The checker can’t argue that she didn’t know it was a funeral. People told her, but she didn’t care. Too bad, so sad, on what was already a sad day.

This occurred at the visitation for Bill Penzey Sr., the patriarch of spices, who died a week ago. Bill was a neighbor of mine, and my kids have worked at Bill and wife Ruth’s spice shop in Wauwatosa over the years.

I was there when the grim parking reaper showed up at Best Place, a banquet hall at the re-emerging Pabst brewery complex. There’s a touching reason why the service was held there. The Penzeys’ daughter and son-in-law, Patty and Tom Erd, had booked Best Place last weekend to celebrate their 25th wedding anniversary. The party was called off and the room was filled instead with family and friends for Bill’s sendoff.

One of those friends, John Tillison, stepped outside during the service and spotted the parking checker in action along N. 9th St. just south of Juneau Ave.

“You are not ticketing a hearse, are you?” he said.

“It’s parked illegally,” she replied.

“This is a funeral, for God’s sake. You can’t be serious,” Tillison said.

She was serious all right. She ticketed the hearse, another funeral director car from Church and Chapel, and some vehicles belonging to mourners.

The hearse driver, a retired sheriff’s deputy, also tried to talk sense to the checker, but she was having none of it. Tillison went back inside and made an announcement to warn people. “Real nice at a funeral,” he said sarcastically.

It’s true that the hearse was in a no-parking zone. The neighborhood, where a lot of MATC students park, is a favorite target of parking enforcement, according to an article in this newspaper Monday.

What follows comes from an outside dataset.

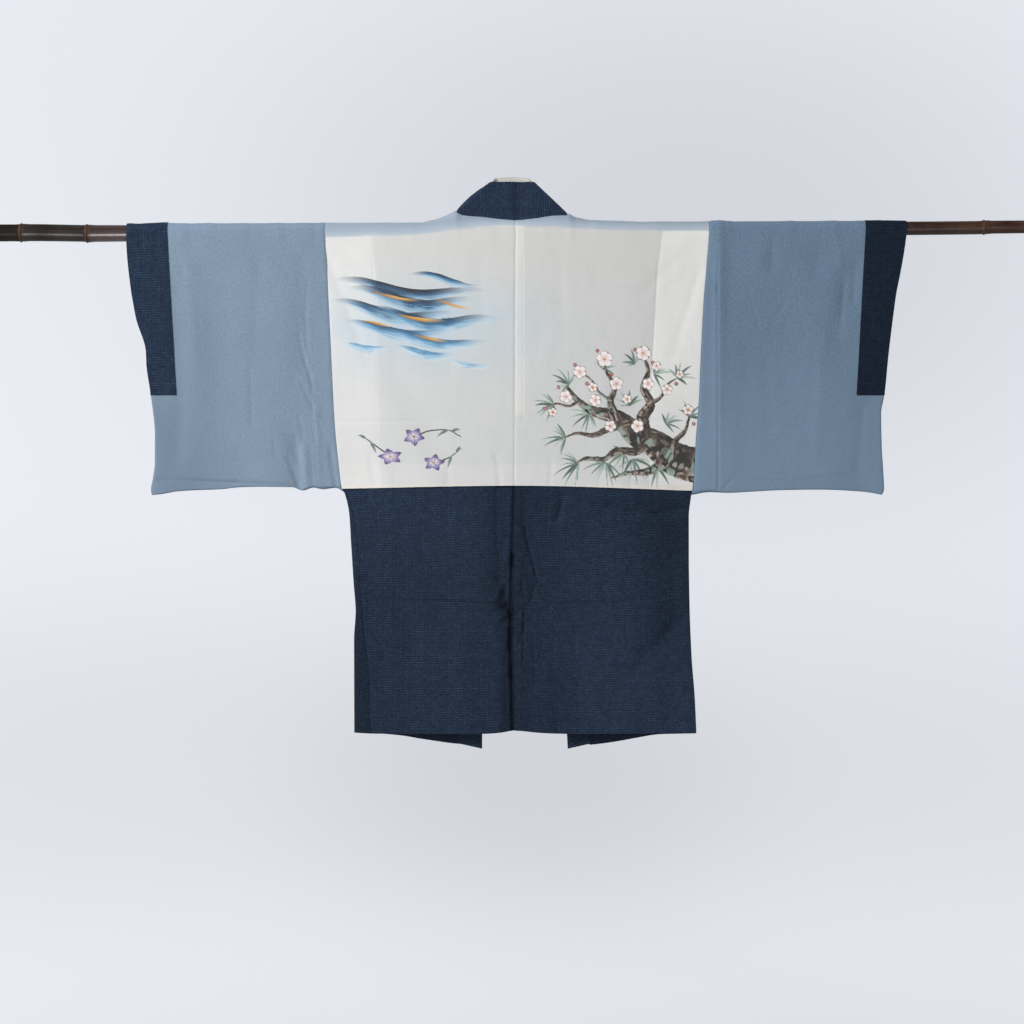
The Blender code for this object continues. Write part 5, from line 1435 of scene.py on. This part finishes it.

But it was a Sunday afternoon and the old brewery area was like a ghost town. Plus, did I mention it was a funeral?! You want the hearse close to the front door so you don’t have to roll the casket down the block.

The Penzey family was more amused than angry. Bill “would have gotten a huge laugh out of it,” Ruth said.

In fact, they asked Church and Chapel for the ticket as a scrapbook souvenir.

As you can guess, it took me just one quick phone call to the parking enforcement office to get all the tickets voided. They, too, could not remember another time when a hearse got a parking ticket at a funeral.

Neither could Scott Peterson, executive director of the Wisconsin Funeral Directors Association. He compared parking leniency for hearses to funeral processions being allowed to go through red lights. “We’re used to working closely with law enforcement,” he said.

Thomas Sanders, parking enforcement manager for the city, said the checker should have listened to the explanation from people on the street. Funerals are supposed to be given extra consideration.

“Some checkers are overzealous. They’re trying to do their jobs,” he said.

I asked if checkers get paid on commission.

“No one is paid more because they write more, or less if they write less,” Sanders said.

Daniels at Church and Chapel was relieved to hear he wouldn’t have to pay $70 for the tickets on the two funeral vehicles.

Let it be known, he said, that the expense would not have been passed along to the family.

So at least there’s that much compassion left in the world.